In a mess of tears and exhaustion I once let my baby cry for over an hour and almost had a nervous breakdown in the process. But it was also a turning point - it was the moment I learnt to stop listening to how I 'should' be parenting, and started parenting on my own terms. Thus our son would sleep in our arms but wake as soon as we put him down. We would hold him again until he fell asleep and try to put him down again. This went on for months. Some days he just slept on us and eventually some days he would sleep for an hour in his own bed. We also spent many many (many many) ours cradling him and gently bouncing on a fit ball. It is what worked for us. But even now, at 20 months he needs us nearby to fall asleep. We have him in a floor bed so it is easy to just snuggle in together and creep out when he is snoozing happily. Once he is asleep he is a great sleeper and has been since he was about 7 - 10 months. I have no scientific evidence to back up my claims, but I like to think it is because we put in so much time and physical closeness into his sleep time (literally hours on that fit ball!).

Ps: I have never read babywise, but once I discovered there was a 'rhythm' to our day (as opposed to routine) things definitely got better.
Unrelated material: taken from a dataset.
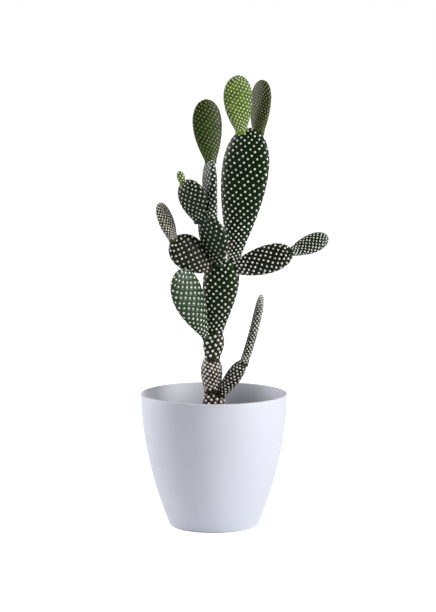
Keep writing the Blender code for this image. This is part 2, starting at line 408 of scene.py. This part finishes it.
def even_angles(half_width, half_thick, shares):
    """Angles that are the given shares of the way round the outline."""
    fine = np.linspace(0, 2 * math.pi, GIRTH_STEPS + 1)
    x, y = superellipse(fine)
    steps = np.hypot(np.diff(x) * half_width, np.diff(y) * half_thick)
    lengths = np.concatenate([[0], steps.cumsum()])
    return np.interp(shares, lengths / lengths[-1], fine)


def girth_of(half_width, half_thick):
    """Length round an ellipse, near enough."""
    return math.pi * (1.5 * (half_width + half_thick) - math.sqrt(max(half_width * half_thick, 0)))


def lay_areoles(name, pad, look, rng):
    """(turns, angles, spacings) of the areoles, in a spiral up the pad, less those hidden in another pad."""
    rise = look.rise * MM
    distances = np.arange(0.4 * rise, pad.length, rise)
    turns = np.arccos(np.clip(1 - 2 * distances / pad.length, -1, 1))
    _, _, half_width, half_thick = pad.at(turns)
    kept = []
    for i, turn in enumerate(turns):
        girth = girth_of(half_width[i], half_thick[i])
        spacing = math.sqrt(max(girth * 2 * rise, LEAST_SPACING**2))
        stray = rng.normal(0, JITTER, 2) * spacing
        share = (i * GOLDEN_TURN + stray[0] / max(2 * girth, spacing)) % 1
        angle = even_angles(half_width[i], half_thick[i], share)
        turn += stray[1] / pad.length
        if turn < math.pi:
            kept.append((turn, angle, spacing))
    turns, angles, spacings = (np.array(column) for column in zip(*kept))
    places = pad.point(turns, angles)
    others = [tree for other, tree in TREES.items() if other != name]
    clear = [not any(is_inside(tree, place) for tree in others) for place in places]
    return turns[clear], angles[clear], spacings[clear]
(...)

Pps: You are doing a fabulous job. It is hard and it takes time to adjust and for your baby and you to learn from each other.

Katy said...

Watch Hulu.com and you won't even miss not having a tv. :-) We have a tv, but I still just watch everything on my computer.

Anonymous said...

The Amby Hammock Bed worked wonderfully for us up to about seven months...might be worth a consideration for you guys. Some things will work, others will not...it is frustrating! Sounds like you're giving yourself many options to survive these newborn days!